L’extraction du cobalt était donc perçue comme une entreprise dangereuse, presque maudite. Le mot “kobold,” à l’origine de “cobalt,” reflète cette perception négative, soulignant l’inconnaissance et la méfiance entourant ce minerai mystérieux qui semblait capable de corrompre les métaux précieux. Ironiquement, c’est cette même “malédiction” qui a donné naissance à une couleur célébrée pour sa beauté et sa permanence.

Ce n’est qu’au XVIIIe siècle que les chimistes ont commencé à isoler et à étudier le cobalt, révélant son potentiel pigmentaire. Georges Brandt, en 1735, fut le premier à identifier le cobalt comme un élément distinct, démontrant que c’est lui qui était responsable de la couleur intense des verres et des céramiques obtenus à partir de certains minerais. La découverte de ses propriétés tinctoriales a transformé la perception du cobalt, le faisant passer du statut de minerai maudit à celui d’ingrédient précieux pour les artistes et les artisans.

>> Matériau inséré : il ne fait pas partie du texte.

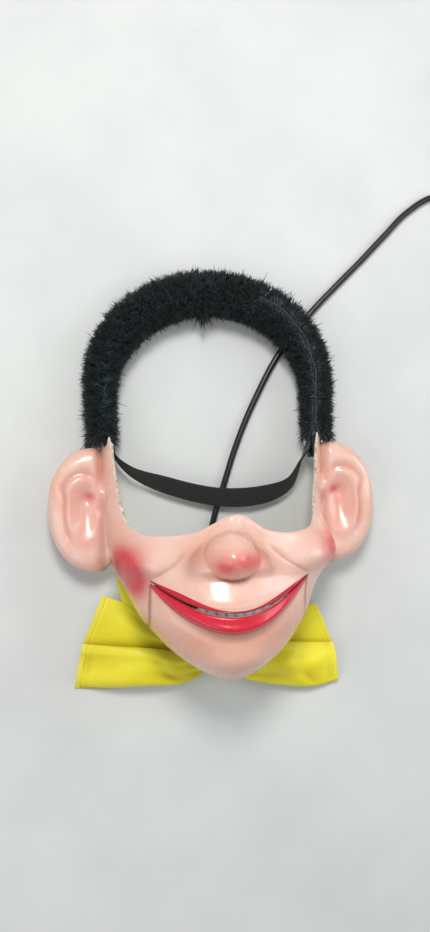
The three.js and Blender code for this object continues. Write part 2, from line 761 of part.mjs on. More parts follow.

Ainsi, le “bleu cobalt” n’est pas simplement une couleur. Il est le symbole d’une longue histoire, d’une transformation de la perception d’une substance mystérieuse et crainte, en une ressource appréciée pour sa contribution à la beauté et à la création artistique. Il est le témoignage silencieux du lien complexe entre la superstition, la science et la quête incessante de l’humanité pour comprendre le monde qui l’entoure, un monde dont les couleurs les plus vibrantes peuvent parfois naître des profondeurs les plus obscures.